= Data lines =
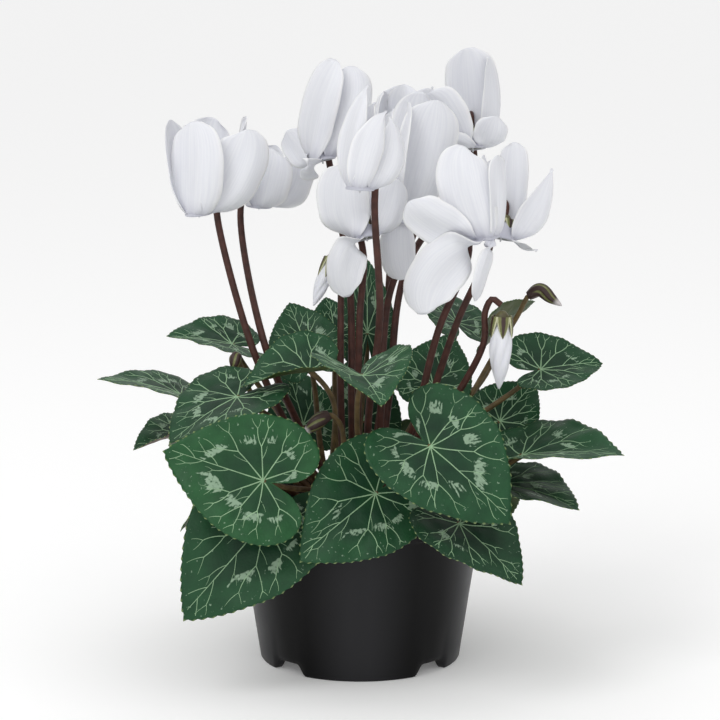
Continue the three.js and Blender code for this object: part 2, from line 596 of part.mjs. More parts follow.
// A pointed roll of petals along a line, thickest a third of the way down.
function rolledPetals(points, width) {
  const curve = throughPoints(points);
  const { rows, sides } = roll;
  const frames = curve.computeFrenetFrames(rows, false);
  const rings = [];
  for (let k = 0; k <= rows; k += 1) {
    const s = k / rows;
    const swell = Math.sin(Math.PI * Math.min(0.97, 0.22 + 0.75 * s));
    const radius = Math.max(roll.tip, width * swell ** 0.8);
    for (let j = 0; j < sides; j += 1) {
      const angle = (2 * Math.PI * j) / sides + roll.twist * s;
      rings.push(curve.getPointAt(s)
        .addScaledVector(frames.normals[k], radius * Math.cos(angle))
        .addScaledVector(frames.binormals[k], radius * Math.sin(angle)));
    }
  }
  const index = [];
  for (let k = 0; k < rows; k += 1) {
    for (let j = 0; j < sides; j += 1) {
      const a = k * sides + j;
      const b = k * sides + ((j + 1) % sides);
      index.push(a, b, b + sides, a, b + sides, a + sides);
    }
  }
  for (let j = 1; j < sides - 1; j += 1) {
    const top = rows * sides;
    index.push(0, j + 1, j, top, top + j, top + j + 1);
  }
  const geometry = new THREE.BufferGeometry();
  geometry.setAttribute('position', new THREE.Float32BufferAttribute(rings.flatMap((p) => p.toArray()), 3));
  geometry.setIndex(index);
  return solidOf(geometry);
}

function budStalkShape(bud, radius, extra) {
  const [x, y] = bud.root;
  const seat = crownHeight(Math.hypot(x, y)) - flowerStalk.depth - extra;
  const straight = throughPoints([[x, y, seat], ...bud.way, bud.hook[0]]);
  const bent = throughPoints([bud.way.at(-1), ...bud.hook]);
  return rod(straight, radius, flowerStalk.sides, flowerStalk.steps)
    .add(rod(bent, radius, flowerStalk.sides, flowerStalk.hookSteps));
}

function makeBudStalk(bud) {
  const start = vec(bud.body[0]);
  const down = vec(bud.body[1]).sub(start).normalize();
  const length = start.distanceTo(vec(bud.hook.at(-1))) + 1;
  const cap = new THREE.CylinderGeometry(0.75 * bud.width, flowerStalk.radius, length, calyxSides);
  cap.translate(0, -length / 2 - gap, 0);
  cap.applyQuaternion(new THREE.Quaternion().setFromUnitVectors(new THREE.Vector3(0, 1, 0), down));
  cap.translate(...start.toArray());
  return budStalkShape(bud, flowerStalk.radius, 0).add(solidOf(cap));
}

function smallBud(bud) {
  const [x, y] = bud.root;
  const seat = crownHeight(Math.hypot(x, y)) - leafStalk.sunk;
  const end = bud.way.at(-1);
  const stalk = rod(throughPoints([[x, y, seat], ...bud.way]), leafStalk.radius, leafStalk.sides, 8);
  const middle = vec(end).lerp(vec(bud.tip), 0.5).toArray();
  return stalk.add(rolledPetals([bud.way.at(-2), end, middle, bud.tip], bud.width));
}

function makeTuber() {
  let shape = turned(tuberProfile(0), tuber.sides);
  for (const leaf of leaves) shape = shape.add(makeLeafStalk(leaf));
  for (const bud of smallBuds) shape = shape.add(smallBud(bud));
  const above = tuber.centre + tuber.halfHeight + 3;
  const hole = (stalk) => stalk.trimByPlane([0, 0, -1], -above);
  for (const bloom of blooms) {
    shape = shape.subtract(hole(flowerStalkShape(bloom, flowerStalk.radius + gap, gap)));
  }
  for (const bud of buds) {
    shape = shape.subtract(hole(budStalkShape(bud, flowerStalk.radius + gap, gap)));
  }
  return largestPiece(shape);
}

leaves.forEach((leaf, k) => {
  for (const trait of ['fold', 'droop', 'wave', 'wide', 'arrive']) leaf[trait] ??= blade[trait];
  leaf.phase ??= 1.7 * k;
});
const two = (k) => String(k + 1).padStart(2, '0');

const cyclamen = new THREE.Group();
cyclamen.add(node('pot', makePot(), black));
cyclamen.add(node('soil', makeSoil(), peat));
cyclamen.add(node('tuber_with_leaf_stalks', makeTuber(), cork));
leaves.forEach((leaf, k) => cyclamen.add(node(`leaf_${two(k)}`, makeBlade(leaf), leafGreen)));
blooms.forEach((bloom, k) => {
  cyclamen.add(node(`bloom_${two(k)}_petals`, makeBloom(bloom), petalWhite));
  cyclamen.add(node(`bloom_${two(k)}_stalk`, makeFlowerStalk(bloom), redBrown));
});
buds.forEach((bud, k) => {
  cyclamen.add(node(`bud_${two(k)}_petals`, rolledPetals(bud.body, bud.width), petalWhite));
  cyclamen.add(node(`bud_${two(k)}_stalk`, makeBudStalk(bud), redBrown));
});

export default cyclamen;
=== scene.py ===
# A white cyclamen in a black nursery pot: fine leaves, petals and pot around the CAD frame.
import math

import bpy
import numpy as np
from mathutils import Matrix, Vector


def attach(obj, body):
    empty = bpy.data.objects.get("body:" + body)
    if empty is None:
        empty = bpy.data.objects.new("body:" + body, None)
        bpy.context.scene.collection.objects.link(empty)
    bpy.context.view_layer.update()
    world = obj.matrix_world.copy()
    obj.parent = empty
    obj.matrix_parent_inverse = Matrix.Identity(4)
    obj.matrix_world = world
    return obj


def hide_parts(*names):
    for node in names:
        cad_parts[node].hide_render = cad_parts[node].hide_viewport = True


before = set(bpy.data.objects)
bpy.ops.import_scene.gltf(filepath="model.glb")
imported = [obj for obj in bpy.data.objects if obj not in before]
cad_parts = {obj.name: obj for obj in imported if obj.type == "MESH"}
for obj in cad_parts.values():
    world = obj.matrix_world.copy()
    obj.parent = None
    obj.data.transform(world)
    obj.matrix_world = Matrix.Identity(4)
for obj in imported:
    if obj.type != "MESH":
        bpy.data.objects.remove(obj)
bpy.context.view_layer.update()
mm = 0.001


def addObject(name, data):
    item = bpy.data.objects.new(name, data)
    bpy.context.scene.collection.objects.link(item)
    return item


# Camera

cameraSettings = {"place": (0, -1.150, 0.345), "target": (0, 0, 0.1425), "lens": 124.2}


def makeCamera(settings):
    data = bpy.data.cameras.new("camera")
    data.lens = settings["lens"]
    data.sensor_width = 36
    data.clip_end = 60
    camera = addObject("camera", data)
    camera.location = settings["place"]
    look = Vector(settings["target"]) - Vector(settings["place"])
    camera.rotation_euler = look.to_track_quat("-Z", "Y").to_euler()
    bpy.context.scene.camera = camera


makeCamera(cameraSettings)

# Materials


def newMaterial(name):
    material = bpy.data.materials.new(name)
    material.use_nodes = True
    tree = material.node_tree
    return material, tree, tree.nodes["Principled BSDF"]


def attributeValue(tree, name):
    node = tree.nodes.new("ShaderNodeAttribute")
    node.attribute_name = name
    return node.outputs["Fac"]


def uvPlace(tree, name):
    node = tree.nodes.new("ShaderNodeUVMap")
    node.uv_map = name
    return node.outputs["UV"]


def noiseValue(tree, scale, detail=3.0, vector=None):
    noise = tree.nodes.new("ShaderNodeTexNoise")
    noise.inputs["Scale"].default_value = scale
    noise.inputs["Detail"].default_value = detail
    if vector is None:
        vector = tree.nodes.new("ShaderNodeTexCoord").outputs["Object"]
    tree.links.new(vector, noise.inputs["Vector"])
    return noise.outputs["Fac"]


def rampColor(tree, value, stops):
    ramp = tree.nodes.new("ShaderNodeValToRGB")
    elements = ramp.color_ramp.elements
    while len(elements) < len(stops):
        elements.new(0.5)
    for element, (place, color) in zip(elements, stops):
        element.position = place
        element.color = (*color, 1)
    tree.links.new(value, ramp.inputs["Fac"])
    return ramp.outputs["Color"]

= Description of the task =
Extract the lines of the preceding material that run from the line with "const cyclamen = new THREE.Group();" through the line with "before = set(bpy.data.objects)", inclusive, reproducing them exactly and adding nothing.

= Output for this exercise =
const cyclamen = new THREE.Group();
cyclamen.add(node('pot', makePot(), black));
cyclamen.add(node('soil', makeSoil(), peat));
cyclamen.add(node('tuber_with_leaf_stalks', makeTuber(), cork));
leaves.forEach((leaf, k) => cyclamen.add(node(`leaf_${two(k)}`, makeBlade(leaf), leafGreen)));
blooms.forEach((bloom, k) => {
  cyclamen.add(node(`bloom_${two(k)}_petals`, makeBloom(bloom), petalWhite));
  cyclamen.add(node(`bloom_${two(k)}_stalk`, makeFlowerStalk(bloom), redBrown));
});
buds.forEach((bud, k) => {
  cyclamen.add(node(`bud_${two(k)}_petals`, rolledPetals(bud.body, bud.width), petalWhite));
  cyclamen.add(node(`bud_${two(k)}_stalk`, makeBudStalk(bud), redBrown));
});

export default cyclamen;
=== scene.py ===
# A white cyclamen in a black nursery pot: fine leaves, petals and pot around the CAD frame.
import math

import bpy
import numpy as np
from mathutils import Matrix, Vector


def attach(obj, body):
    empty = bpy.data.objects.get("body:" + body)
    if empty is None:
        empty = bpy.data.objects.new("body:" + body, None)
        bpy.context.scene.collection.objects.link(empty)
    bpy.context.view_layer.update()
    world = obj.matrix_world.copy()
    obj.parent = empty
    obj.matrix_parent_inverse = Matrix.Identity(4)
    obj.matrix_world = world
    return obj


def hide_parts(*names):
    for node in names:
        cad_parts[node].hide_render = cad_parts[node].hide_viewport = True


before = set(bpy.data.objects)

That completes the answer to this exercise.